Exercise instructions:
Copy out only the span from the line with "0.0256, 0.0190, 0.0196)" to the end of the data, both ends kept, word for word.

Given material:
######

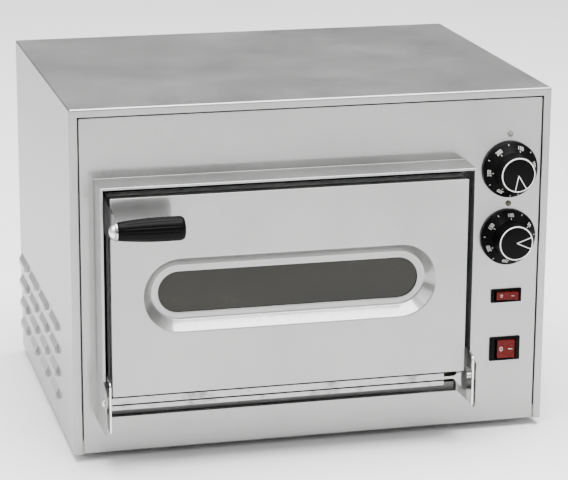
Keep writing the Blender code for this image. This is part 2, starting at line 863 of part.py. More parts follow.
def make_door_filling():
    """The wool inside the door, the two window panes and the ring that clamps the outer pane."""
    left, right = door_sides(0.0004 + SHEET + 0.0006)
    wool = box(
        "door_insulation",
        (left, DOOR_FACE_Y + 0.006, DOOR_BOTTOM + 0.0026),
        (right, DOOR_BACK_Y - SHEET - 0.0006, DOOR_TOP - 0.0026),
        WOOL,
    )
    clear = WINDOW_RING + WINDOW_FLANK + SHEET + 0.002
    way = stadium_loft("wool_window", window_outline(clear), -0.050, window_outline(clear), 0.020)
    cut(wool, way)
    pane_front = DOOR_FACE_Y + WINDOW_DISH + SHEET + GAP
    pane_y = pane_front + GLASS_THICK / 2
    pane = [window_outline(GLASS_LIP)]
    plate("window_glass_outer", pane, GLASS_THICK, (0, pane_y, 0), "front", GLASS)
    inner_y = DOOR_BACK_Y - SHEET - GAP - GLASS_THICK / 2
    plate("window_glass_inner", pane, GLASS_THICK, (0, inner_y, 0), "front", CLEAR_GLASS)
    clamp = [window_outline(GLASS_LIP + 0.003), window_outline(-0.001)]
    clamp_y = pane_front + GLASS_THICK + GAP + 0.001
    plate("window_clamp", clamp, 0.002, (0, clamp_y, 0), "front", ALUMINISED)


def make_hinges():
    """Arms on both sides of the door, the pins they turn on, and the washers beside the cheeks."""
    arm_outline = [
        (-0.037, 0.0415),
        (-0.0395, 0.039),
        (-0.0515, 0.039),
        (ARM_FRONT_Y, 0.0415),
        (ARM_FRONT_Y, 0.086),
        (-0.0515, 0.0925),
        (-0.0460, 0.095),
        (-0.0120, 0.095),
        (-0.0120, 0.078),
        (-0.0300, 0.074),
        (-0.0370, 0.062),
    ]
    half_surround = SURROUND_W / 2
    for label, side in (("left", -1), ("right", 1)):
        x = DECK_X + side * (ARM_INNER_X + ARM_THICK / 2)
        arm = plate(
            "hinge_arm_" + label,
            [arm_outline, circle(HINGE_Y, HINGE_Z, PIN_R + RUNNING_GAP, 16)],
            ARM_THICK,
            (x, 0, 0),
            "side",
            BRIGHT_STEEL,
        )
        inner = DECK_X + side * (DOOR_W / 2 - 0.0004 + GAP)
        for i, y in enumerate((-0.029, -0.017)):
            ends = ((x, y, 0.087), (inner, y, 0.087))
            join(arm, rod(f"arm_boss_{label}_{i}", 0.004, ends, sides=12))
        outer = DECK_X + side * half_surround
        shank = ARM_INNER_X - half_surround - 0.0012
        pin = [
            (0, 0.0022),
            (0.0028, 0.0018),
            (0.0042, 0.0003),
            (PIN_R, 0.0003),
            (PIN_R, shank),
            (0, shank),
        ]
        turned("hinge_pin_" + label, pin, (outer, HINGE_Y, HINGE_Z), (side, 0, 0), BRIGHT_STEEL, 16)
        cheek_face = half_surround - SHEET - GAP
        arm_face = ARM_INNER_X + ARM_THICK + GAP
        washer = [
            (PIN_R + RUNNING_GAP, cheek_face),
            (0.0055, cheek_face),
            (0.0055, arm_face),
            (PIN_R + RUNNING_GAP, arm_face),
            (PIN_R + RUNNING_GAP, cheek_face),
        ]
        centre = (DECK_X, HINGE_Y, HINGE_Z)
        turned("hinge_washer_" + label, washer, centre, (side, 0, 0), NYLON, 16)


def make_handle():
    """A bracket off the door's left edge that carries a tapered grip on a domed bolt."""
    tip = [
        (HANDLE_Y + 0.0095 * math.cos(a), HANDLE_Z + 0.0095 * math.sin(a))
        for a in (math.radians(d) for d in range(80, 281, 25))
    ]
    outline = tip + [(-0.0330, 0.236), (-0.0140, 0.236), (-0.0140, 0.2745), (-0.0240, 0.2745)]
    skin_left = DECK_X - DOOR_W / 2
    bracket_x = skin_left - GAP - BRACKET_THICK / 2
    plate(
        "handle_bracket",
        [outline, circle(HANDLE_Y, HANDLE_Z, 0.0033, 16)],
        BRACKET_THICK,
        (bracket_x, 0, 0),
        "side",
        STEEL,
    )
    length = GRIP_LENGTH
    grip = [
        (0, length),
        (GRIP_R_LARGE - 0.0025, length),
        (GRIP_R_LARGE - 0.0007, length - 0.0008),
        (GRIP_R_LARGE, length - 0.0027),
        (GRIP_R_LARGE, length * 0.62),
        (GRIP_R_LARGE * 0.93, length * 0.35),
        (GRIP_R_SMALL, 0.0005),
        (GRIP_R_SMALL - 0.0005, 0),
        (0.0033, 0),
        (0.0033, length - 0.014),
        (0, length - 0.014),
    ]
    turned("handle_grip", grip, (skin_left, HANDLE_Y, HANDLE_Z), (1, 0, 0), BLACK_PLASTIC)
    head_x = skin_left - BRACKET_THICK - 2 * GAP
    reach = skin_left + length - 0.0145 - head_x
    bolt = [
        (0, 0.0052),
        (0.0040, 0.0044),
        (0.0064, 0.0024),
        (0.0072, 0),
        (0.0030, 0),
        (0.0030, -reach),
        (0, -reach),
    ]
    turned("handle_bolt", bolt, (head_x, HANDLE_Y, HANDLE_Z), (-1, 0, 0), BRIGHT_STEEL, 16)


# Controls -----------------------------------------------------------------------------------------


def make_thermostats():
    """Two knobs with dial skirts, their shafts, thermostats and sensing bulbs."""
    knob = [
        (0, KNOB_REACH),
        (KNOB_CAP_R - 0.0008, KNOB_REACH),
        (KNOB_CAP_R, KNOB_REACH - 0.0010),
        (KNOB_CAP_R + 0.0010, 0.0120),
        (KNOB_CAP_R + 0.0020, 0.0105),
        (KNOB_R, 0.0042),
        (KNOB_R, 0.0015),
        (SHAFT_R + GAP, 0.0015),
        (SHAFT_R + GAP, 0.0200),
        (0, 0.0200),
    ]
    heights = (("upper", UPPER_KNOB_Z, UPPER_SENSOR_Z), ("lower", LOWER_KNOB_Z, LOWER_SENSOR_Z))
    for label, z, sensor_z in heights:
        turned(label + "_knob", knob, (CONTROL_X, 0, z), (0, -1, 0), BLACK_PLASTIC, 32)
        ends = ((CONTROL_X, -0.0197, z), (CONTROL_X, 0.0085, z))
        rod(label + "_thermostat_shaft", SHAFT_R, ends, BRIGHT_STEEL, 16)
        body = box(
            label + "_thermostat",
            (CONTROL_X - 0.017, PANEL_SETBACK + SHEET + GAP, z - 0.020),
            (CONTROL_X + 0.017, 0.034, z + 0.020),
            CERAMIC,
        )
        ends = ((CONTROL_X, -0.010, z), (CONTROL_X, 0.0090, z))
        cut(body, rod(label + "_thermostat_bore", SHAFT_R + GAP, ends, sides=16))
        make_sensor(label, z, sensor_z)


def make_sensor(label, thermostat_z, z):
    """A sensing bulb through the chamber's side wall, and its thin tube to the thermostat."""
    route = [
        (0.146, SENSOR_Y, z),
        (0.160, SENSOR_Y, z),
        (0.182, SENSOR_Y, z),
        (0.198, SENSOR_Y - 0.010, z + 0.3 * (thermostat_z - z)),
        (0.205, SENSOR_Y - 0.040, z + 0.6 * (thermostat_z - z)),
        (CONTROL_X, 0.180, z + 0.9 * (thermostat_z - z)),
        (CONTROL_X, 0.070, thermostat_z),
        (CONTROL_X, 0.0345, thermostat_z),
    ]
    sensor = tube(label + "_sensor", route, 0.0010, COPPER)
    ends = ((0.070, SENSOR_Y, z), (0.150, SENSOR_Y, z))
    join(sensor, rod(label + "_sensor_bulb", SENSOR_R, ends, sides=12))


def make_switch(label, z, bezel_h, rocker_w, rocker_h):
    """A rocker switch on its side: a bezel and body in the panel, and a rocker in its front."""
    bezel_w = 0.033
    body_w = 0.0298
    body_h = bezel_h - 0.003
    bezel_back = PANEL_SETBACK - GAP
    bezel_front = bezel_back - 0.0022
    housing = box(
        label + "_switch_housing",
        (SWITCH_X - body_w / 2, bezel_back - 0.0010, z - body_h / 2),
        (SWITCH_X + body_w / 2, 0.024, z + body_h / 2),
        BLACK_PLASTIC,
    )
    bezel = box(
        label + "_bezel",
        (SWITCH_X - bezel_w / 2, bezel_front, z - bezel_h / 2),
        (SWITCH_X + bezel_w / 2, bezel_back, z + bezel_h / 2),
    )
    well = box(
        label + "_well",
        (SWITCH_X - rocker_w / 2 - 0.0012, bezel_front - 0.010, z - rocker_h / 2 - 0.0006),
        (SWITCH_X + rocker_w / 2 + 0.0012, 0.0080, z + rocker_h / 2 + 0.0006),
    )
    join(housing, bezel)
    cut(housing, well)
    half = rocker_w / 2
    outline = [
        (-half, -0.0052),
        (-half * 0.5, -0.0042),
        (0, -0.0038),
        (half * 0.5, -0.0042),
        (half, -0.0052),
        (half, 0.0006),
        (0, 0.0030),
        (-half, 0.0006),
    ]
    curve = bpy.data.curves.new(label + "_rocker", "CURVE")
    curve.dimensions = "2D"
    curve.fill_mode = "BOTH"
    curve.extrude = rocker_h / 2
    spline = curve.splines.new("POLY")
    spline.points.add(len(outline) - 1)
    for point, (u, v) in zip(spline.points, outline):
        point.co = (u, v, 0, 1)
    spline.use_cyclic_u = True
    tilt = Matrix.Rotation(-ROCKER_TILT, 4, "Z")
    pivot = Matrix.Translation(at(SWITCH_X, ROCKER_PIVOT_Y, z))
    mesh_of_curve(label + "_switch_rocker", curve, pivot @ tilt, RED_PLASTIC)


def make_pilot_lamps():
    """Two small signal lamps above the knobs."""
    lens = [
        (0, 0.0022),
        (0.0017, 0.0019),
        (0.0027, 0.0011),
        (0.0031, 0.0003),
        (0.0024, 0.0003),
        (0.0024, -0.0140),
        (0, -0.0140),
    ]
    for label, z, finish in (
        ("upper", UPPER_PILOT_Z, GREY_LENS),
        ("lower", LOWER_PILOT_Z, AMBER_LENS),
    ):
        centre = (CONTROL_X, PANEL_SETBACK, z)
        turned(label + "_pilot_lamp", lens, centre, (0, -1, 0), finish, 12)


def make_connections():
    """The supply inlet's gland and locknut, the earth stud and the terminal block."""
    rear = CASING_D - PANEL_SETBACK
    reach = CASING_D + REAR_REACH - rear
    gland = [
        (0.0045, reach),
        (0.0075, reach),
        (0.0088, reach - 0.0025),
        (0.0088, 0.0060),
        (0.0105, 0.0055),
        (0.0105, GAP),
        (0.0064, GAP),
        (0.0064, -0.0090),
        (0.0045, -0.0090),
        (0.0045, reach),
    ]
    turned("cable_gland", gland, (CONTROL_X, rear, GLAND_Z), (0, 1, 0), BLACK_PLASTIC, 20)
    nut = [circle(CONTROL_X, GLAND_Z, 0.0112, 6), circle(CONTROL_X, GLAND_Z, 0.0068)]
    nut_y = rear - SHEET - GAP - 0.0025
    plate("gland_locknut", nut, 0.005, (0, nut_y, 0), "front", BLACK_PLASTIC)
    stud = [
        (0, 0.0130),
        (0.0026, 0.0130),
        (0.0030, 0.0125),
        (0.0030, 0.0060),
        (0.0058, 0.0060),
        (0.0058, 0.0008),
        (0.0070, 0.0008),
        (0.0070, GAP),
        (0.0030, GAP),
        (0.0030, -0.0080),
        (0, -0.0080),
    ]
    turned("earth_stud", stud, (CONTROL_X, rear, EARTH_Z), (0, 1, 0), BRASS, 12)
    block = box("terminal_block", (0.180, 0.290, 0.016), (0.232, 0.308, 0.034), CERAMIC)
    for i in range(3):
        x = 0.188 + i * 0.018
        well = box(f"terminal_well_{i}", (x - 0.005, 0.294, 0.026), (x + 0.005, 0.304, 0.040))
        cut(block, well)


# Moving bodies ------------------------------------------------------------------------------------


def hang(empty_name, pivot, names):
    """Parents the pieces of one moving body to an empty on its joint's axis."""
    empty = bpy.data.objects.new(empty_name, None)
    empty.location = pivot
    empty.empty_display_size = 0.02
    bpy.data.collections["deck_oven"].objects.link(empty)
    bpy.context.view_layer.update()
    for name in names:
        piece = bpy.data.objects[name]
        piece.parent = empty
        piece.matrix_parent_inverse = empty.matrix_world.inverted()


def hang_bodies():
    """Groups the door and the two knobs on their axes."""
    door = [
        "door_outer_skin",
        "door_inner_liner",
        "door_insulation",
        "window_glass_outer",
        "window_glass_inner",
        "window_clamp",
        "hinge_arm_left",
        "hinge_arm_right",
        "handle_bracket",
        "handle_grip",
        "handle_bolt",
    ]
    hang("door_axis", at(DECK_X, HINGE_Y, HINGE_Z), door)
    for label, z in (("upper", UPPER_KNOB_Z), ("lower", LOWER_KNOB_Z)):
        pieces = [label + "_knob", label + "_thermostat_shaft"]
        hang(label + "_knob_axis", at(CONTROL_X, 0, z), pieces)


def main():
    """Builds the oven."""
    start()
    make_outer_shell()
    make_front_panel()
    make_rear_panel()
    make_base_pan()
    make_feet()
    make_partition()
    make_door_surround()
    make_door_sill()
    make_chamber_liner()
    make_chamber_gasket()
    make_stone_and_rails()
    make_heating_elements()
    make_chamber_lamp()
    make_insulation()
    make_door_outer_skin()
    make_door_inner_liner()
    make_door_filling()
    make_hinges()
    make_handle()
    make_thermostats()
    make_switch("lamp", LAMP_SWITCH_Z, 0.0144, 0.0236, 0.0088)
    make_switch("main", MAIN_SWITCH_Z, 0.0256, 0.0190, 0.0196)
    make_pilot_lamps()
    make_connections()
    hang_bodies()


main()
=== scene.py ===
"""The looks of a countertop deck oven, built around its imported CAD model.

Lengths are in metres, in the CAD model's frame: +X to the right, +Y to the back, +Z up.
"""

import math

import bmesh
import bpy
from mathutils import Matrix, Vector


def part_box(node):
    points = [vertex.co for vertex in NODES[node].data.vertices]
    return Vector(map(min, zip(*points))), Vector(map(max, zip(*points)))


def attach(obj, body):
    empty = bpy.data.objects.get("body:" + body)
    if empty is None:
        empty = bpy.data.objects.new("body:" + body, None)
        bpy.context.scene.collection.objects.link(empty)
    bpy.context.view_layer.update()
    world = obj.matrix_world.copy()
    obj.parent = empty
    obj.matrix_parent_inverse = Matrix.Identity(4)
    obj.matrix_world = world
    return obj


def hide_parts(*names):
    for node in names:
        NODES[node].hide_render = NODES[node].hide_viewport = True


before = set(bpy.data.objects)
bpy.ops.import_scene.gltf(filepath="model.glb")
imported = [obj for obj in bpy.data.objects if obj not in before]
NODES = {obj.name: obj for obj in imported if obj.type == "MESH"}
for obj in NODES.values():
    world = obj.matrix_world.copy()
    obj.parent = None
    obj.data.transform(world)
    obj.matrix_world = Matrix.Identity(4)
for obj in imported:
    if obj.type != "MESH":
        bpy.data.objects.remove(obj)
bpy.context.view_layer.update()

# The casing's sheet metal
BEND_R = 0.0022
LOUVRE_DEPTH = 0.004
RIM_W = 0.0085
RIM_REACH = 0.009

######

Output below:
    make_switch("main", MAIN_SWITCH_Z, 0.0256, 0.0190, 0.0196)
    make_pilot_lamps()
    make_connections()
    hang_bodies()


main()
=== scene.py ===
"""The looks of a countertop deck oven, built around its imported CAD model.

Lengths are in metres, in the CAD model's frame: +X to the right, +Y to the back, +Z up.
"""

import math

import bmesh
import bpy
from mathutils import Matrix, Vector


def part_box(node):
    points = [vertex.co for vertex in NODES[node].data.vertices]
    return Vector(map(min, zip(*points))), Vector(map(max, zip(*points)))


def attach(obj, body):
    empty = bpy.data.objects.get("body:" + body)
    if empty is None:
        empty = bpy.data.objects.new("body:" + body, None)
        bpy.context.scene.collection.objects.link(empty)
    bpy.context.view_layer.update()
    world = obj.matrix_world.copy()
    obj.parent = empty
    obj.matrix_parent_inverse = Matrix.Identity(4)
    obj.matrix_world = world
    return obj


def hide_parts(*names):
    for node in names:
        NODES[node].hide_render = NODES[node].hide_viewport = True


before = set(bpy.data.objects)
bpy.ops.import_scene.gltf(filepath="model.glb")
imported = [obj for obj in bpy.data.objects if obj not in before]
NODES = {obj.name: obj for obj in imported if obj.type == "MESH"}
for obj in NODES.values():
    world = obj.matrix_world.copy()
    obj.parent = None
    obj.data.transform(world)
    obj.matrix_world = Matrix.Identity(4)
for obj in imported:
    if obj.type != "MESH":
        bpy.data.objects.remove(obj)
bpy.context.view_layer.update()

# The casing's sheet metal
BEND_R = 0.0022
LOUVRE_DEPTH = 0.004
RIM_W = 0.0085
RIM_REACH = 0.009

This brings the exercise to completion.